On ne saurait oublier que Roger Gentis fut non seulement, ce dont ces chroniques témoignent à l’évidence, un écrivain et un connaisseur avisé de la théorie psychanalytique mais aussi, dans le cadre qui est celui de La Quinzaine, un journaliste : comme tel, il avait la charge d’informer le lectorat de ce prestigieux périodique, un lectorat exigeant, cultivé, avant tout friand, et le titre du journal l’indique bien, de littérature, de faire découvrir un domaine à l’égard duquel ledit lectorat n’est pas nécessairement et systématiquement bienveillant. Sans rien concéder à on ne sait quelle vulgarisation, en gardant à l’esprit un souci didactique et objectif, comme tel cherchant à ne sacrifier ni aux modes ni à l’ésotérisme que prisent certains psychanalystes, en respectant en même temps la rigueur, voire l’inévitable aridité de telle ou telle démarche, en cherchant à ne privilégier aucun courant sans pour autant faire preuve d’un éclectisme sans principe, Roger Gentis aura incontestablement été le premier à mettre en place et à respecter cette sorte de cahier des charges dont il pouvait conjecturer, la suite a démontré qu’il avait vu juste, qu’il serait entendu de ses lecteurs sans qu’il ait été pour cela nécessaire de le proclamer.

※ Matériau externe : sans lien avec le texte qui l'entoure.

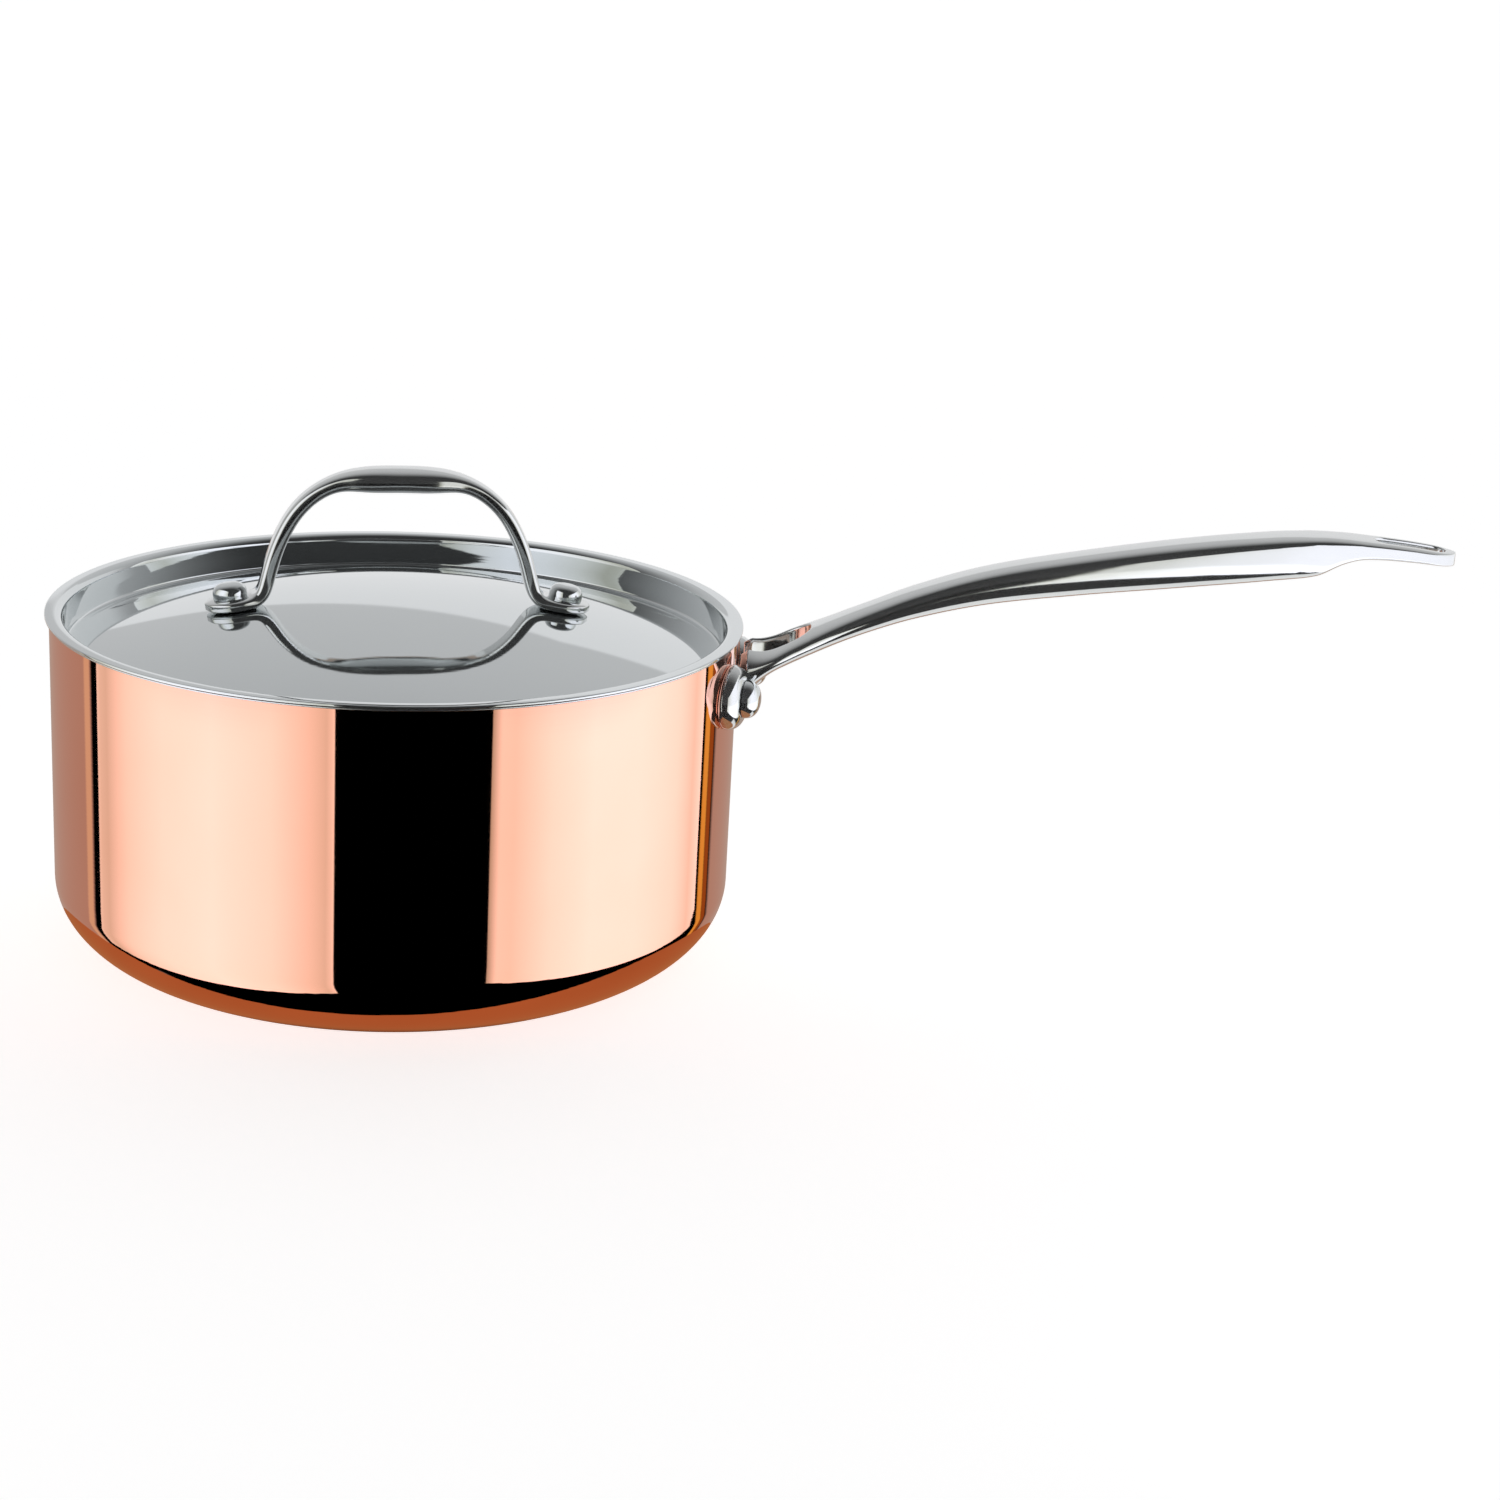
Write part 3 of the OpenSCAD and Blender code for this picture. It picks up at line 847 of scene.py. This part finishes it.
def lid_rivet_profile():
    """Head above the foot, shank through foot and sheet, and a low head underneath."""
    top, low = FOOT_T + SEAT_GAP, -LID_T - SEAT_GAP
    head = head_line(4.9, top, 4.2, 3.2)
    under = head_line(4.4, 0.0, 1.4, 2.6)
    under = np.stack([under[:, 0], low - under[:, 1]], 1)[::-1]
    return np.concatenate([head, [(SHANK_R, top), (SHANK_R, low)], under])


for name, node, side in (("lid_rivet_a", "lid_rivet_left", -1),
                         ("lid_rivet_b", "lid_rivet_right", 1)):
    pts, fcs = rivet_points(lid_rivet_profile(), dome_place(side))
    add_piece(name, close_mesh(name, pts, fcs), rivet_metal, "lid", node)

# %% [markdown]
# Mirror metal shows its surroundings more than itself, so this stage is a set
# of shapes to be reflected, and it holds more than plain studio light. First
# comes the floor: pale, plain, with a glow of its own, and left out of
# reflections, which keeps the wall's lower half clean.

# %% Floor
def flat_plate(name, corners, finish):
    """One flat face between its corners, given its finish and put in the scene."""
    mesh = bpy.data.meshes.new(name)
    mesh.from_pydata([tuple(c) for c in corners], [], [tuple(range(len(corners)))])
    plate = bpy.data.objects.new(name, mesh)
    mesh.materials.append(finish)
    bpy.context.scene.collection.objects.link(plate)
    return plate


def floor_paper(glow_strength=0.80):
    """Pale paper with a faint grain, lit from within."""
    made = bpy.data.materials.new("floor_paper")
    made.use_nodes = True
    tree = made.node_tree
    shader = tree.nodes["Principled BSDF"]
    grain = noise(along(tree), 700, 2, 0.5)
    feed(tree, shader, "Base Color", grain.mix((0.8, 0.8, 0.8), (0.77, 0.77, 0.77)))
    shader.inputs["Roughness"].default_value = 0.9
    shader.inputs["Emission Color"].default_value = (1, 1, 1, 1)
    shader.inputs["Emission Strength"].default_value = glow_strength
    return made


FLOOR = 30.0
floor = flat_plate("floor", [(-FLOOR, -FLOOR, 0), (FLOOR, -FLOOR, 0), (FLOOR, FLOOR, 0),
                             (-FLOOR, FLOOR, 0)], floor_paper())
floor.visible_glossy = False
print(f"floor: {2 * FLOOR:.0f} m square")

# %% [markdown]
# A thing that only gives light needs one Emission node. This helper makes such
# a material from a colour and a strength, which may both be wires.

# %% Light-giving cloth
def lamp_cloth(name, paint):
    """A material of pure emission; paint(tree) gives its colour and its strength."""
    made = bpy.data.materials.new(name)
    made.use_nodes = True
    tree = made.node_tree
    tree.nodes.clear()
    colour, strength = paint(tree)
    lamp = add_node(tree, "ShaderNodeEmission", {"Color": colour, "Strength": strength})
    out = tree.nodes.new("ShaderNodeOutputMaterial")
    tree.links.new(lamp.socket, out.inputs["Surface"])
    return made


def hide_but_reflect(plate):
    """Leaves a plate out of everything but reflections."""
    plate.visible_camera = plate.visible_shadow = plate.visible_diffuse = False
    plate.visible_transmission = plate.visible_volume_scatter = False


def turned(x, y, z):
    """A place given across and away from the camera, carried into the pan's own axes."""
    t = math.radians(VIEW_TURN)
    return (x * math.cos(t) - y * math.sin(t), x * math.sin(t) + y * math.cos(t), z)

# %% [markdown]
# Two upright panels stand either side of a dark gap. Only reflections see them,
# and each draws one long highlight down the wall. Their places and the steps of
# their brightness are set for this one view, not for studio light in general.

# %% Soft boxes
def glow(stops):
    """Brightness that follows a ramp from one upright side to the other, a little bluer
    where it is brighter, and dimmer above the table than below it."""
    def paint(tree):
        u = split(add_node(tree, "ShaderNodeTexCoord", out="UV"))[0]
        height = split(add_node(tree, "ShaderNodeTexCoord", out="Object"))[2]
        cloth = add_node(tree, "ShaderNodeValToRGB", {"Fac": u},
                         stops=[(at, (v, v, v * (0.70 + 0.44 * v), 1)) for at, v in stops])
        return cloth, height.ease(0.012, 0.045, 2.0, 1.56)
    return paint


def soft_box(name, start, end, lows, tops, finish):
    """An upright panel between two places on the table, with its own heights at each end."""
    plate = flat_plate(name, [turned(*start, lows[0]), turned(*end, lows[1]),
                              turned(*end, tops[1]), turned(*start, tops[0])], finish)
    uv = plate.data.uv_layers.new(name="box")
    uv.data.foreach_set("uv", np.array([0, 0, 1, 0, 1, 1, 0, 1], float))
    hide_but_reflect(plate)
    print(f"{name}: {math.dist(start, end):.2f} m wide")
    return plate


LEFT_STEPS = [(0.0, 0.56), (0.03, 0.43), (0.07, 0.50), (0.2, 0.70), (0.36, 0.81),
              (0.52, 0.76), (0.7, 0.62), (0.87, 0.40), (0.95, 0.43), (1.0, 0.5)]
RIGHT_STEPS = [(0.0, 0.26), (0.025, 0.60), (0.06, 0.58), (0.15, 0.76), (0.25, 0.86),
               (0.39, 0.845), (0.6, 0.73), (0.8, 0.53), (0.92, 0.62), (1.0, 0.68)]
soft_box("left_box", (-0.066, -0.392), (-0.508, 0.064), (-0.22, -0.24), (0.40, 0.46),
         lamp_cloth("left_cloth", glow(LEFT_STEPS)))
soft_box("right_box", (0.203, -0.300), (0.5485, 0.370), (-0.10, -0.205), (0.16, 0.44),
         lamp_cloth("right_cloth", glow(RIGHT_STEPS)))

# %% [markdown]
# Under the pan lies an oval of copper-brown paper. Only reflections see it:
# it gives the rounded corner its warm lower edge.

# %% Warm paper under the pan
def warm_cloud(tree):
    """Two browns in slow clouds, dimmer towards the oval's middle."""
    cloud = noise(along(tree), 9, 2, 0.5)
    ring = round_and_height(tree)[0]
    return cloud.mix((0.46, 0.19, 0.075), (0.34, 0.13, 0.045)), ring.ease(0.025, 0.07, 0.35, 1.05)


def oval_plate(name, centre, half, z, finish, steps=96):
    """A flat oval seen only in reflections: x follows the cosine and y the sine of one turn."""
    a = np.linspace(0, 2 * np.pi, steps, endpoint=False)
    plate = flat_plate(name, [turned(centre[0] + half[0] * math.cos(t),
                                     centre[1] + half[1] * math.sin(t), z) for t in a], finish)
    hide_but_reflect(plate)
    print(f"{name}: {2 * half[0]:.2f} x {2 * half[1]:.2f} m")
    return plate


oval_plate("warm_oval", (0.0, 0.003), (0.160, 0.103), -0.03, lamp_cloth("warm_paper", warm_cloud))

# %% [markdown]
# All else that the metal mirrors is painted by direction: a pale sky behind,
# black low down towards the camera, brown at the sides, and three narrow warm
# bands whose reflections are the orange and gold lines at the wall's edges. The
# directions are fixed to the pan, so they don't slide in other views. The
# camera itself sees plain white.

# %% Surroundings
WHITE = (1.0, 1.0, 1.0)
# Each band: the bearings, in radians, between which it comes in and goes out, and its colour.
BANDS = [((2.325, 2.345), (2.42, 2.39), (0.78, 0.44, 0.07)),
         ((2.40, 2.42), (2.48, 2.46), (0.30, 0.09, 0.015)),
         ((-1.94, -1.96), (-2.03, -2.0), (0.68, 0.55, 0.38))]


def surroundings():
    """Brightness by direction. Above the table's edge it eases from dark in front to pale
    behind, with a paler part under a slanting line. Below it is black in front, brown at
    the sides with three narrow bands, and white straight down behind."""
    world = bpy.data.worlds.new("studio")
    bpy.context.scene.world = world
    world.use_nodes = True
    tree = world.node_tree
    tree.nodes.clear()
    x, y, z = split(add_node(tree, "ShaderNodeTexCoord", out="Generated"))
    t = math.radians(VIEW_TURN)
    back, side = y * math.cos(t) - x * math.sin(t), x * math.cos(t) + y * math.sin(t)
    sky = back.ease(-0.35, 0.95, 0.04, 0.63)
    edge = side.sum("MINIMUM", side, 0.03) * 0.55 + 0.39 - z
    sky = sky + edge.ease(-0.004, 0.012, 0.0, 0.24) * back.ease(0.5, 0.7)
    bearing = side.sum("ARCTAN2", side, back * -1.0)
    flank = bearing.sum("MAXIMUM", bearing.ease(2.47, 2.53), bearing.ease(-1.92, -1.95))
    brown = z.ease(-0.5, -0.75).mix((0.45, 0.35, 0.295), (0.42, 0.2, 0.08))
    low = flank.mix((0.0, 0.0, 0.0), brown)
    for starts, ends, colour in BANDS:
        low = (bearing.ease(*starts) * bearing.ease(*ends)).mix(low, colour)
    deep = z.ease(-0.66, -0.74) * back.ease(0.04, 0.12)
    low = deep.mix(low, (0.95, 0.95, 0.95))
    high = vector(tree, sky, sky, sky * 1.01)
    tone = z.ease(-0.17, -0.15).mix(low, high)
    seen = add_node(tree, "ShaderNodeLightPath", out="Is Camera Ray")
    tone = seen.mix(tone, WHITE)
    shade = add_node(tree, "ShaderNodeBackground", {"Color": tone, "Strength": 1.0})
    out = tree.nodes.new("ShaderNodeOutputWorld")
    tree.links.new(shade.socket, out.inputs["Surface"])
    return world


print("surroundings:", surroundings().name, "with", len(BANDS), "bands")
bpy.context.scene.view_settings.view_transform = "Standard"
bpy.context.scene.view_settings.look = "None"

Mais cet engagement à La Quinzaine ne fut point le fait du hasard, à moins que ce soit ainsi que l’on nomme l’inconscient, car Roger Gentis va s’approcher alors au plus près de ce qui lui importe fondamentalement et ce depuis toujours : l’écriture. Et il va s’en donner à cœur joie ; comme l’un de ses auteurs de prédilection, Raymond Queneau, en bon ouvrier de la plume, il va s’essayer à tous les styles. Bousculant aussi bien les conventions littéraires que les règles grammaticales – « Mais la femme à Plioutch a du caractère, elle refuse d’écraser », écrit-il, par exemple, dans un style qu’il qualifie lui-même de débraillé –, il fit preuve d’une liberté de ton qui honora La Quinzaine et qui, de fait, transcende le genre. Ce faisant, il accueillit et poussa jusqu’au bout une pensée aux arêtes vives, baroque, imprudente quelquefois, audacieuse et tenace pourtant. Nul trait d’humour, nulle expression légère ou gouailleuse, nulle escapade non conformiste ne pouvait laisser douter que, derrière ses tours de mots, ses acrobaties et autres virevoltes sémantiques, ses engouements théoriques, ne se cachât une pensée profonde qui, de texte en texte, non pas s’affermit mais plutôt s’affranchit, à la pointe d’un style, de ce qui, telles les franges d’un rideau de sens, freinait encore son cours. Comme si la déclinaison périodique des événements éditoriaux révélait paradoxalement avec éclat l’inactualité de la pensée.